Plus it would have helped to go a different direction with the whole thing, assuming that Marvel had really wanted to delve into the legal aspects of all this, rather than use it as an excuse for heroes punching each other.
Someone on rpg.net did a nice rethink where you had four groups -- radical anti-reg, moderate anti-reg, moderate pro-reg, and radical pro-reg. Cap and Iron Man leading the moderate anti and pros, someone like Luke Cage leading the radical antis, and the radical pros are SHIELD. The moderates try to compromise and make some moderate version of registration work, the radical antis violently resist, the radical pros do all the evil shit. Eventually the compromise fails, and Cap and Tony are driven to the radical edges.
This had a number of advantages; for one, it concretizes Tony's fears; he's genuinely desperately fighting against an imminent and active danger, not going "hey, the government keeps thinking about screwing you all, so we'll hand them control of all the superhumans!". Cap starts out, as you would expect, moderate and attempting to compromise. No one has to act dreadfully out of character, yet there's still plenty of room for big bangs and showpiece battles.
Yeah, those kinds of things do make it hard to believe Marvel's serious, don't they?
They half do, but you read interviews with editorial and they seem perfectly sincere in thinking that Cap is old-fashioned and out of touch.
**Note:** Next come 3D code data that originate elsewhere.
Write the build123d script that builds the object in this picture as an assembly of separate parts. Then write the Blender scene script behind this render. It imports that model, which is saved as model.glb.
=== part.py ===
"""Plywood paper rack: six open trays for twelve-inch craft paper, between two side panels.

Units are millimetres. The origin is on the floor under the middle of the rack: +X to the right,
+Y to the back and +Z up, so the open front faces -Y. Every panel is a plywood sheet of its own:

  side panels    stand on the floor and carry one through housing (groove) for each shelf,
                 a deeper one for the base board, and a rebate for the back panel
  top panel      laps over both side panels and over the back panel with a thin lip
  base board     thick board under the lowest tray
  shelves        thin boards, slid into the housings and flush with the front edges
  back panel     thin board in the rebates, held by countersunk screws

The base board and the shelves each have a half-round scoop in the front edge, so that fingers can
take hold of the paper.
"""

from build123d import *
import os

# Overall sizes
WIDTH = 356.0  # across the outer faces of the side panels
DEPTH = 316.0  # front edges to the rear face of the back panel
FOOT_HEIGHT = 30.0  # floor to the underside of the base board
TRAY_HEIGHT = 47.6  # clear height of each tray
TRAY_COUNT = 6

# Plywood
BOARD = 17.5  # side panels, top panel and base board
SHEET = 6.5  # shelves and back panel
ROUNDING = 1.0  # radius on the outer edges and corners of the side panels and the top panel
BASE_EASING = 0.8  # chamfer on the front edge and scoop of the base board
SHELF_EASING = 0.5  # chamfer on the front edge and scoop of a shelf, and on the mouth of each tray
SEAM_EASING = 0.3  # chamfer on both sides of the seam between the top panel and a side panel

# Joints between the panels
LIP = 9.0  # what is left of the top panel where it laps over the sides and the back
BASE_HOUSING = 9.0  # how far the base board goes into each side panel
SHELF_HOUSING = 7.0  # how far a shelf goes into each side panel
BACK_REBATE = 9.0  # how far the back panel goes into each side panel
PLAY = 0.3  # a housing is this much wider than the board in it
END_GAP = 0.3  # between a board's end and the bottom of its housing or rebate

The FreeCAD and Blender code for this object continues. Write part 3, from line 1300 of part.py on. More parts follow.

And it fits in with things like Casualties of War, where Tony's going on about how no one can live up to Cap's standards because he's perfect. And so maybe they are deliberately rejecting their past history, in the name of "realism". Steve Rogers is too good a person to be "real", and so he had to die. It's not "realistic" for the super community to be more consistently ethical and heroic than the government, so the retcons about past casualties, and all the superheroes are turned into government employees. Thus all the comments in Iron Man and the Initiative and the implications in CW and Frontline that first responders and soldiers in Iraq are the "real heroes."
It seems to me a dim drab world that results, and I can't see the long term salability, but well. I'm not Marvel's intended audience.